The Canada Prompt Payment Act, Bill S-224 has been the subject of rigorous review at the Senate Standing Committee on Banking Trade and Commerce since February 2nd and is ready to undergo clause-by-clause review before a vote to send the bill to the House of Commons, the National Trade Contractors Coalition of Canada (NTCCC) says in a news release.
NTCCC says supporters of the bill have sent thousands of letters to Senators and Members of Parliament to demonstrate the widespread need to address payment delays in Canada’s construction sector with enforceable legislation.
The NTCCC has appeared before the committee to speak in favour of the bill alongside witnesses representing tradespeople and suppliers.
Over the course of this study, criticisms have arisen from general contractors about the implementation of federal legislation on top of legislation currently being developed in Ontario as a result of the Construction and Lien Act Review, which was undertaken by Bruce Reynolds and Sharon Vogel. Many NTCCC members are also members of Prompt Payment Ontario (PPO) and have expressed their support for the Reynolds/Vogel Report.
Bill S224 was drafted prior to the release of the report and it is appropriate to review the bill in light of the extensive work and consultation that has gone into the recommendations
stemming from that review.
“Our members have reviewed the concerns of the general contracting community brought forward to the Senate Committee and made many suggested amendments in line with what they are calling for,” said NTCCC chair John Galt. “We agree with them that the Reynolds and Vogel Report has earned multilateral support and should be the template for prompt payment legislation.”
At a committee hearing on February 9th Aecon’s Senior vice-president and deputy general counsel, Yonni Fushman said: “If you give us Reynolds (referring to the report of Reynolds and Vogel), the general contracting community will be supportive”. NTCCC has worked with Senators to encourage those changes and looks forward to the general contractors supporting the amended bill.
The parliamentary secretary to the Minister of Public Services and Procurement Canada appeared before the committee on Feb. 8 to express the government’s concern for the “need to be mindful of forcing the Crown into a relationship with subcontractors and into new responsibilities where none was designed to exist”. Louis Davis the senior counsel, Constitutional, Administrative and International Law Section for Justice Canada stated that in this matter “The Government of Canada has no relationship with the subcontractors.”
“This legislation is too important to be voted down because of crossed wires,” said John Blair, executive director of the Canadian Masonry Contractors Association “The bill does nothing to force the crown into any different relationship with subcontractors than what already exists. We will work with government to rectify any confusion about the intent of this bill and the applicability of contract law.”

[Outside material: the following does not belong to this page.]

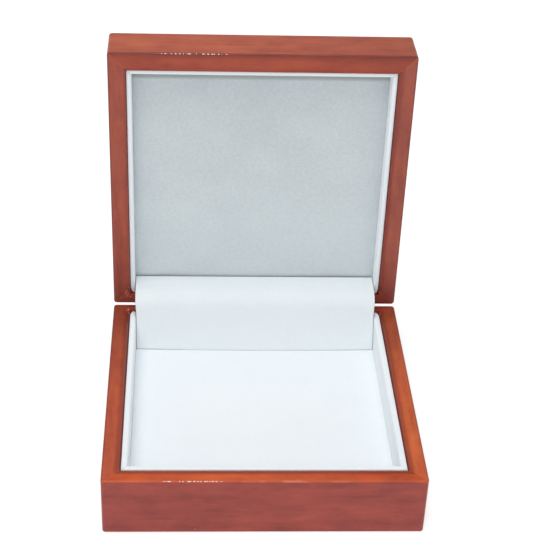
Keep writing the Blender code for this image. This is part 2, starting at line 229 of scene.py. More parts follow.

Davis also said that “it is questionable whether Bill S-224 is constitutional since
regulation of construction contracts is generally a matter of provincial jurisdiction.” His point was addressed by Gerald D. Chipeur, a partner with Miller Thompson who provided a legal opinion that “Parliament has jurisdiction to enact Bill S 224 under section 91(1)(a) of the Constitution Act.” Chipeur told the committee “The only way that this bill is, in my view, bullet proof is because it is limited to federally owned property.”
Other comparator nations that have prompt payment legislation at the federal level include the United States of America, The United Kingdom, Ireland, Australia and New Zealand. Nobody appearing before the committee has made an argument about Canada’s uniqueness, or given a reason why our construction sector should operate differently than those in other Western, industrialized countries.
“We want the Government of Canada to take a leadership role and pass prompt payment legislation, in respect to work on federal projects,” said Galt. “The government can show Canadians that it values paying people who do good work in a prescribed amount of time. It would result in a more proportionate and equitable distribution of risk and would benefit taxpayers at no cost to the government.”